Emil Wolf and Optics in the Czech Republic
Abstract
Emil Wolf was born in Prague, and after holding various positions he began work at the University of Rochester. He was there when Prof. B. Havelka contacted him during the ICO Congress in Paris in 1963. After that we had various levels of interaction, less fragmented before 1990 and more intense after 1990. However, from the earliest contacts, Prof. Wolf has strongly influenced modern optics in the Czech Republic (formerly Czechoslovakia), particularly its development in the branches of physical optics, optical physics, and quantum optics. Before 1990, a more systematic collaboration began after the International Optical Conference held in Jena in 1979, especially as related to contributions to Progress in Optics. After 1990 he visited the Czech Republic to cooperate with the Charles University, Academy of Sciences of the Czech Republic, and with the Palacký University in Olomouc, which awarded him a Gold Medal and an honorary doctorate. He also received a Gold Medal from the Czechoslovak Academy of Sciences. He became a member of Friends of the Palacký University, supporting scientific competitions of students, and an honorable member of Societas Scientiarum Bohemica. His most recent collaboration involved cooperating in the preparation of new volumes of Progress in Optics. This was also a period when he strongly supported us by providing copies of fundamental books. We should also mention his support in publishing the fundamental book in thin film optics by A. Vašíˇcek. In this contribution, we would like to summarize and recall some earlier results achieved under his influence.

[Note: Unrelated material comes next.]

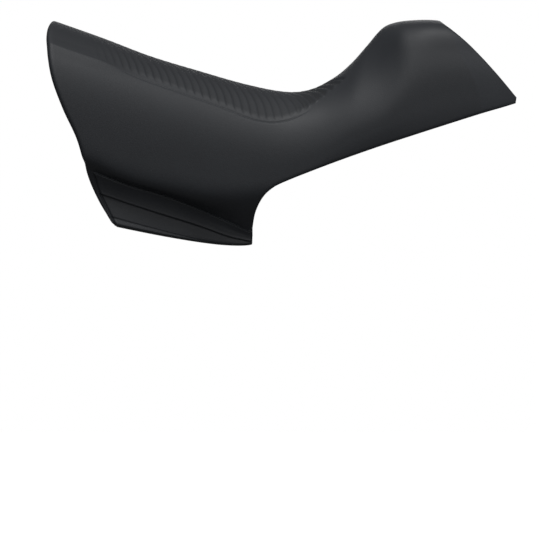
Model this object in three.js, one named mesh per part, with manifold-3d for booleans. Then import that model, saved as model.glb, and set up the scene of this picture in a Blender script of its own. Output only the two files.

In particular we would like to mention imaging with partially coherent beams of arbitrary order, the phase problem, arbitrary ordering of field operators in multimode formulation, and the related inverse problem of reconstruction of the statistical properties of radiation from photocount measurements. The latter includes nonclassical states, application to generalized multimode superpositions of signal and quantum noise describing nonclassical behavior of systems, the quantum Zeno effect, spectral coherence, and nonlinear optical couplers. These results were further continued by systematic studies of the propagation of radiation in random and nonlinear media and of quantum theory of measurements, quantum cloning, quantum information, etc. Some of these results were reviewed earlier in several Progress in Optics articles.